1. Maskeler düşer, çıplak gerçek kalır. İlişkinin başı bir gösteri sahnesi gibidir. Herkes rol yapar: nazik, anlayışlı, çekici. Ama zaman geçtikçe perde kapanır. Gerçek karakterler ortaya çıkar. O zaman anlarsın; sen aşka değil, o maskeye âşık olmuşsun.
2. Egosu doymazsa, kalbi aç kalır.
İki kişi, birlikte yürüyebilmek için benliklerinden biraz vazgeçmek zorunda. Ama herkes kendi “haklılığının” peşinde koşarsa, sonunda beraber yürümek değil, birbirini ezmek kalır.
3. Konuşmak biter, varsaymak başlar.
En tehlikelisi budur: konuşmak yerine zihin hikâyeler uydurur. “Beni artık sevmiyor”, “İlgilenmiyor çünkü biri var.” Düşünceler kurar, yargılar inşa edilir. Ve sen karşındaki kişiyi değil, kafandaki hayalini yargılarsın.

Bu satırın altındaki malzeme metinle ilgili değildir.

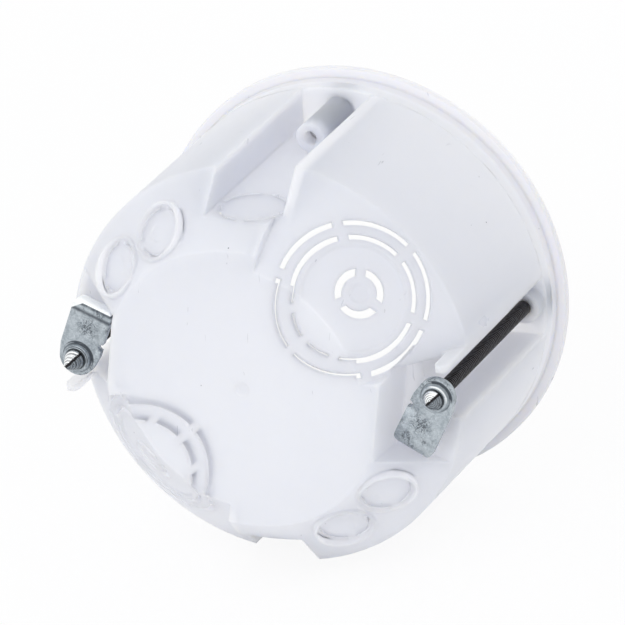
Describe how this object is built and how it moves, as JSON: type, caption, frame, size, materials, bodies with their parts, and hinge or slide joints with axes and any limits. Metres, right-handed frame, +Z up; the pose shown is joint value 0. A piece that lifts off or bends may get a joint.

4. Aşk sandığın şey, sadece ihtiyaçtı.
Yalnızdın, tamamlanmak istedin. Onu buldun, iyi geldi. Ama bu gerçek aşk değil, bir boşluğu doldurma çabasıydı. Ve her ihtiyaç gibi, doyunca biter.

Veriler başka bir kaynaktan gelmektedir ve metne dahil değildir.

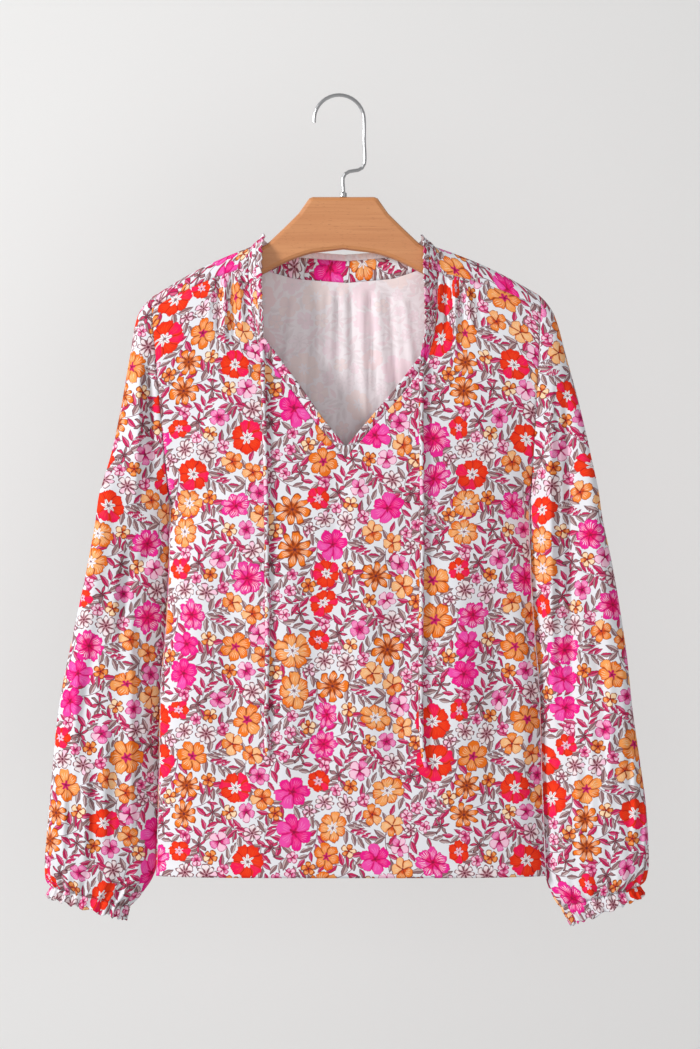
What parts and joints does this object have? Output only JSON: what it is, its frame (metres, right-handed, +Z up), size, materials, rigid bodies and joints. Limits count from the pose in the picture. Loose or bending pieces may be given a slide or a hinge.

5. İlişkiyi hapishane sanırlar, özgürlükten kaçarlar.
Bazen insanlar özgürlük ister gibi kaçarlar, ama fark etmezler ki en büyük tutsaklık, kendi korkularında yaşar. Aşk bir zincir değil, bir aynadır. Korkarsan, kaçarsın. Ama kaçtığın şey yine sensindir.
İlişkiler bozulmaz, insanlar kendi içinden uzaklaşır. Ve içi boşalan insan, dışındakini de kaybeder.
Aşk emek değil, farkındalıktır. Emekle tahammül edersin, farkındalıkla dönüşürsün.